Four images show the recovery of 1937 UB (Hermes) by Brian Skiff using the LONEOS 59-cm Schmidt telescope on 2003 Oct 15. The images were obtained at about 20 minute intervals, and show the asteroid moving at a little more than 0.8 deg/day -- about three times the rate of a main-belt asteroid at opposition.
Hermes was discovered on 1937 October 28 by K. Reinmuth at Heidelberg.
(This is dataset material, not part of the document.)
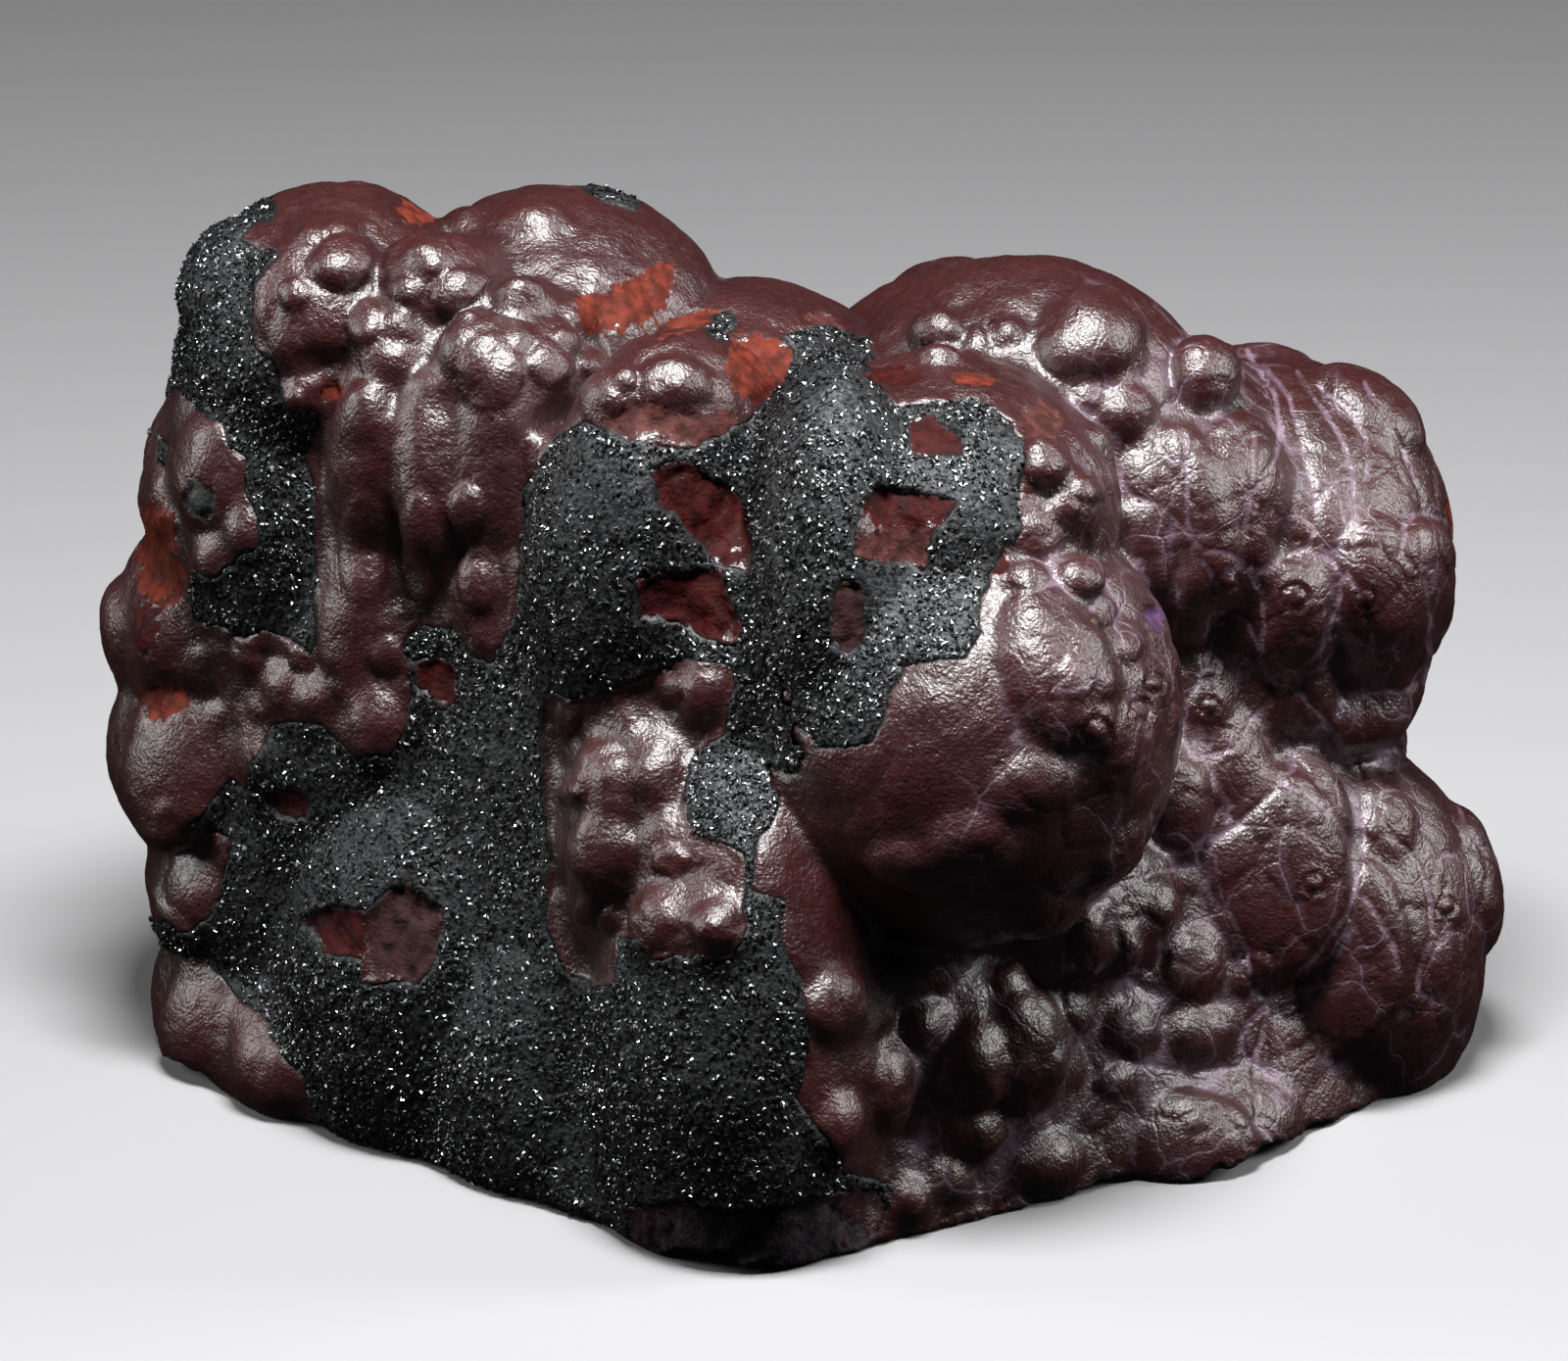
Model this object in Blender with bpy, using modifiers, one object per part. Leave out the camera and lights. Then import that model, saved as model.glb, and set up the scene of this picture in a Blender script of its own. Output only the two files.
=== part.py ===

According to Lutz D. Schmadel's Dictionary of Minor Planet Names, 4th edition, "Hermes is the only planet which received a name but which got no number. The planet was very near the Earth, moving at an hourly rate of more than 20 minutes of arc in the discovery night. Hermes passed from opposition to conjunction within only two days. He reached closest approach on Oct. 30 with only 0.005 AU [about twice the distance of the Moon]. Unfortunately, the minor planet was lost immediately after discovery."
Dr. Edward Bowell, director of LONEOS, estimates Hermes to be 1 to 2 km in diameter. It will make its closest approach on 2003 Nov 4 when it will be 0.048 AU (about 18 times the distance to the Moon) from Earth. On its current orbit, Hermes cannot approach Earth more closely than 1.4 lunar distances.